- _PROVIDED DATA_:
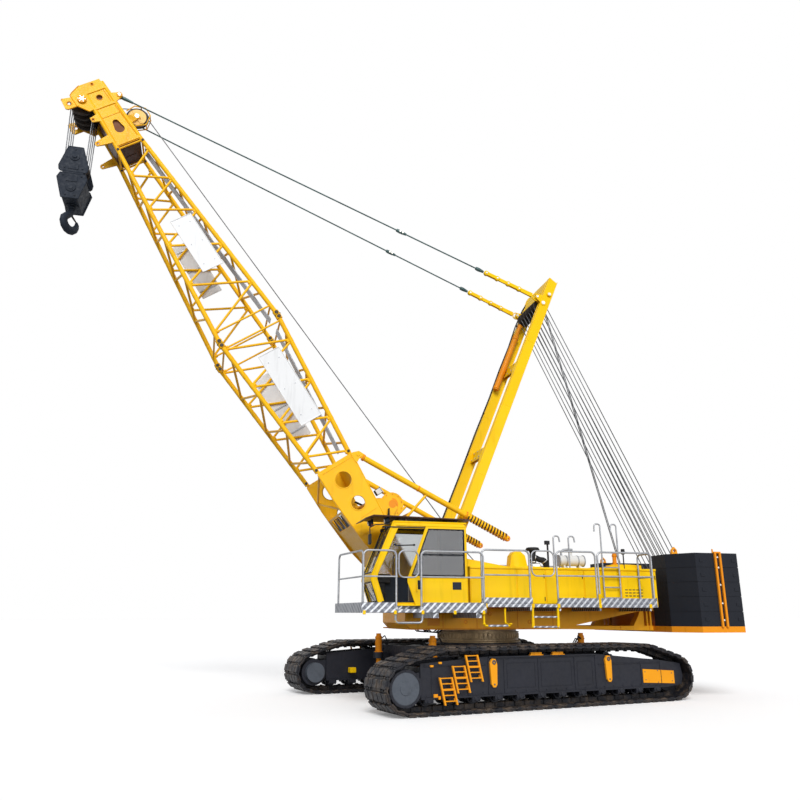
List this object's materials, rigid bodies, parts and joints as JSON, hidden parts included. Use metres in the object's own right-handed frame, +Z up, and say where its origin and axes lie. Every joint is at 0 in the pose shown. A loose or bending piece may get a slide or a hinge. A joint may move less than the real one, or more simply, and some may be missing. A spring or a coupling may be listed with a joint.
{
  "type": "crawler crane",
  "caption": "Lattice boom crawler crane with slewing upper works, cab, luffing boom, mast, pendants, counterweight and a hook block below the boom head",
  "frame": {"origin": "on the ground under the slew axis", "axes": "+X the way the boom points, +Y to the crane's left (the cab's side), +Z up"},
  "size_m": [16.8085, 7.5939, 15.2825],
  "materials": {
    "yellow_steel": "gloss paint",
    "orange_steel": "gloss paint",
    "black_steel": "satin paint",
    "brown_steel": "satin paint",
    "grey_steel": "galvanised",
    "bright_steel": "aluminised",
    "track_steel": "worn cast",
    "cast_weight": "painted casting",
    "rope_steel": "greased rope",
    "white_board": "satin paint",
    "glass": "tinted",
    "seat": "woven"
  },
  "bodies": {
    "undercarriage": {"track_left": "track_steel", "track_right": "track_steel", "track_frames": "black_steel", "track_rollers": "black_steel", "end_wheels": "black_steel", "final_drives": "grey_steel", "track_steps": "orange_steel", "track_fittings": "orange_steel", "carbody": "black_steel", "jack_cylinders": "orange_steel", "slew_ring": "grey_steel"},
    "upper_works": {"slew_race": "grey_steel", "revolving_frame": "orange_steel", "frame_winches": "yellow_steel", "counterweight_tray": "orange_steel", "counterweights": "cast_weight", "lifting_eyes": "orange_steel", "machinery_houses": "yellow_steel", "roof_covers": "yellow_steel", "air_intake": "black_steel", "muffler": "bright_steel", "walkways": "grey_steel", "cab_platform": "grey_steel", "access_steps": "yellow_steel", "railings": "grey_steel", "hand_canes": "grey_steel", "cab_frame": "yellow_steel", "cab_glass": "glass", "operator_seat": "seat", "cab_roof_guard": "brown_steel"},
    "cab_door": {"cab_door": "yellow_steel", "door_glass": "glass"},
    "boom": {"boom_foot_plates": "yellow_steel", "boom_foot_section": "yellow_steel", "boom_top_section": "yellow_steel", "boom_walkway": "grey_steel", "sign_boards": "white_board", "boom_head": "yellow_steel", "boom_head_sheaves": "cast_weight", "boom_winch": "yellow_steel", "backstops": "yellow_steel"},
    "mast": {"mast": "yellow_steel", "mast_cylinder": "orange_steel"},
    "mast_block": {"mast_sheaves": "cast_weight"},
    "frame_block": {"lower_sheaves": "cast_weight"},
    "pendants": {"pendants": "rope_steel"},
    "hook_block": {"hook_block": "black_steel", "hoist_falls": "rope_steel"},
    "hook": {"hook": "black_steel"}
  },
  "joints": [
    {"name": "slew", "type": "hinge", "parent": "undercarriage", "child": "upper_works", "pos_m": [0, 0, 1.5], "axis": [0, 0, 1], "continuous": true},
    {"name": "cab_door_slide", "type": "slide", "parent": "upper_works", "child": "cab_door", "axis": [1, 0, 0], "range_m": [0, 0.64]},
    {"name": "boom_luff", "type": "hinge", "parent": "upper_works", "child": "boom", "pos_m": [1.862, 0, 2.47], "axis": [0, -1, 0], "range_deg": [-26.1, 21.9]},
    {"name": "mast_luff", "type": "hinge", "parent": "upper_works", "child": "mast", "pos_m": [1.19, 0, 2.62], "axis": [0, -1, 0], "range_deg": [-27.33, 22.95]},
    {"name": "pendant_pivot", "type": "hinge", "parent": "boom", "child": "pendants", "pos_m": [9.65674, 0, 14.89454], "axis": [0, -1, 0], "range_deg": [-1.12, 1.32]},
    {"name": "hook_block_hang", "type": "hinge", "parent": "boom", "child": "hook_block", "pos_m": [10.53475, 0, 14.5696], "axis": [0, -1, 0], "range_deg": [-22, 26.2]},
    {"name": "hook_swivel", "type": "hinge", "parent": "hook_block", "child": "hook", "pos_m": [10.53475, 0, 11.75], "axis": [0, 0, 1], "continuous": true},
    {"name": "frame_block_swing", "type": "hinge", "parent": "upper_works", "child": "frame_block", "pos_m": [-5.6, 0, 2.56], "axis": [0, -1, 0], "range_deg": [-18.11, 15.21]},
    {"name": "mast_block_swing", "type": "hinge", "parent": "mast", "child": "mast_block", "pos_m": [-1.89585, 0, 10.16338], "axis": [0, -1, 0], "range_deg": [-7.84, 9.32]}
  ],
  "couplings": [
    {"joint": "mast_luff", "follows": "boom_luff", "ratio": 1.0432},
    {"joint": "pendant_pivot", "follows": "boom_luff", "ratio": -0.046635},
    {"joint": "hook_block_hang", "follows": "boom_luff", "ratio": -1},
    {"joint": "frame_block_swing", "follows": "boom_luff", "ratio": 0.69},
    {"joint": "mast_block_swing", "follows": "boom_luff", "ratio": -0.35324}
  ]
}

- _TASK PROMPT_: Set every line of the listing down word for word.

- _THE RESPONSE_:
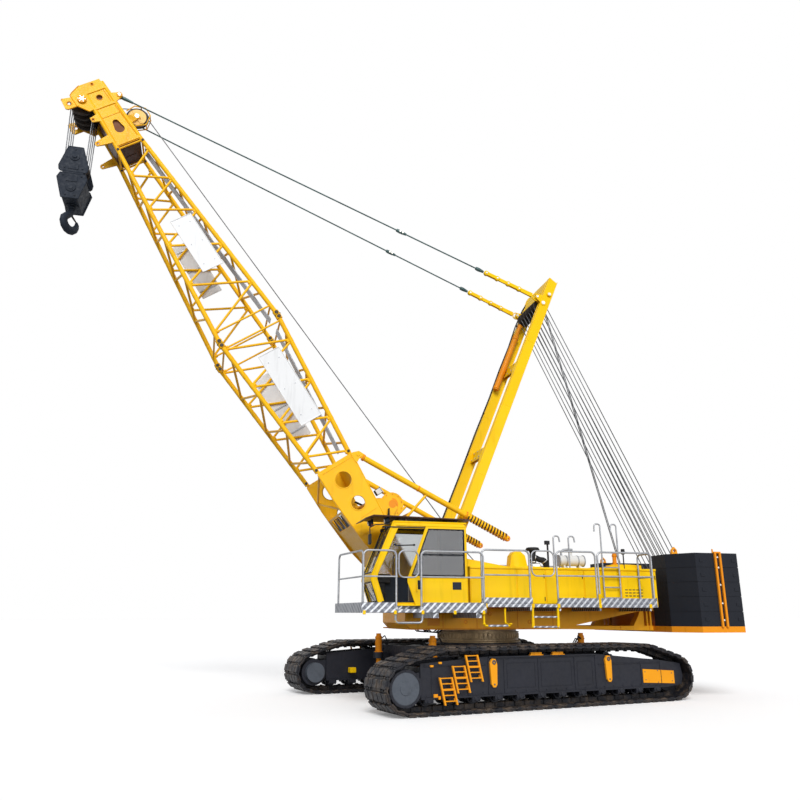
List this object's materials, rigid bodies, parts and joints as JSON, hidden parts included. Use metres in the object's own right-handed frame, +Z up, and say where its origin and axes lie. Every joint is at 0 in the pose shown. A loose or bending piece may get a slide or a hinge. A joint may move less than the real one, or more simply, and some may be missing. A spring or a coupling may be listed with a joint.
{
  "type": "crawler crane",
  "caption": "Lattice boom crawler crane with slewing upper works, cab, luffing boom, mast, pendants, counterweight and a hook block below the boom head",
  "frame": {"origin": "on the ground under the slew axis", "axes": "+X the way the boom points, +Y to the crane's left (the cab's side), +Z up"},
  "size_m": [16.8085, 7.5939, 15.2825],
  "materials": {
    "yellow_steel": "gloss paint",
    "orange_steel": "gloss paint",
    "black_steel": "satin paint",
    "brown_steel": "satin paint",
    "grey_steel": "galvanised",
    "bright_steel": "aluminised",
    "track_steel": "worn cast",
    "cast_weight": "painted casting",
    "rope_steel": "greased rope",
    "white_board": "satin paint",
    "glass": "tinted",
    "seat": "woven"
  },
  "bodies": {
    "undercarriage": {"track_left": "track_steel", "track_right": "track_steel", "track_frames": "black_steel", "track_rollers": "black_steel", "end_wheels": "black_steel", "final_drives": "grey_steel", "track_steps": "orange_steel", "track_fittings": "orange_steel", "carbody": "black_steel", "jack_cylinders": "orange_steel", "slew_ring": "grey_steel"},
    "upper_works": {"slew_race": "grey_steel", "revolving_frame": "orange_steel", "frame_winches": "yellow_steel", "counterweight_tray": "orange_steel", "counterweights": "cast_weight", "lifting_eyes": "orange_steel", "machinery_houses": "yellow_steel", "roof_covers": "yellow_steel", "air_intake": "black_steel", "muffler": "bright_steel", "walkways": "grey_steel", "cab_platform": "grey_steel", "access_steps": "yellow_steel", "railings": "grey_steel", "hand_canes": "grey_steel", "cab_frame": "yellow_steel", "cab_glass": "glass", "operator_seat": "seat", "cab_roof_guard": "brown_steel"},
    "cab_door": {"cab_door": "yellow_steel", "door_glass": "glass"},
    "boom": {"boom_foot_plates": "yellow_steel", "boom_foot_section": "yellow_steel", "boom_top_section": "yellow_steel", "boom_walkway": "grey_steel", "sign_boards": "white_board", "boom_head": "yellow_steel", "boom_head_sheaves": "cast_weight", "boom_winch": "yellow_steel", "backstops": "yellow_steel"},
    "mast": {"mast": "yellow_steel", "mast_cylinder": "orange_steel"},
    "mast_block": {"mast_sheaves": "cast_weight"},
    "frame_block": {"lower_sheaves": "cast_weight"},
    "pendants": {"pendants": "rope_steel"},
    "hook_block": {"hook_block": "black_steel", "hoist_falls": "rope_steel"},
    "hook": {"hook": "black_steel"}
  },
  "joints": [
    {"name": "slew", "type": "hinge", "parent": "undercarriage", "child": "upper_works", "pos_m": [0, 0, 1.5], "axis": [0, 0, 1], "continuous": true},
    {"name": "cab_door_slide", "type": "slide", "parent": "upper_works", "child": "cab_door", "axis": [1, 0, 0], "range_m": [0, 0.64]},
    {"name": "boom_luff", "type": "hinge", "parent": "upper_works", "child": "boom", "pos_m": [1.862, 0, 2.47], "axis": [0, -1, 0], "range_deg": [-26.1, 21.9]},
    {"name": "mast_luff", "type": "hinge", "parent": "upper_works", "child": "mast", "pos_m": [1.19, 0, 2.62], "axis": [0, -1, 0], "range_deg": [-27.33, 22.95]},
    {"name": "pendant_pivot", "type": "hinge", "parent": "boom", "child": "pendants", "pos_m": [9.65674, 0, 14.89454], "axis": [0, -1, 0], "range_deg": [-1.12, 1.32]},
    {"name": "hook_block_hang", "type": "hinge", "parent": "boom", "child": "hook_block", "pos_m": [10.53475, 0, 14.5696], "axis": [0, -1, 0], "range_deg": [-22, 26.2]},
    {"name": "hook_swivel", "type": "hinge", "parent": "hook_block", "child": "hook", "pos_m": [10.53475, 0, 11.75], "axis": [0, 0, 1], "continuous": true},
    {"name": "frame_block_swing", "type": "hinge", "parent": "upper_works", "child": "frame_block", "pos_m": [-5.6, 0, 2.56], "axis": [0, -1, 0], "range_deg": [-18.11, 15.21]},
    {"name": "mast_block_swing", "type": "hinge", "parent": "mast", "child": "mast_block", "pos_m": [-1.89585, 0, 10.16338], "axis": [0, -1, 0], "range_deg": [-7.84, 9.32]}
  ],
  "couplings": [
    {"joint": "mast_luff", "follows": "boom_luff", "ratio": 1.0432},
    {"joint": "pendant_pivot", "follows": "boom_luff", "ratio": -0.046635},
    {"joint": "hook_block_hang", "follows": "boom_luff", "ratio": -1},
    {"joint": "frame_block_swing", "follows": "boom_luff", "ratio": 0.69},
    {"joint": "mast_block_swing", "follows": "boom_luff", "ratio": -0.35324}
  ]
}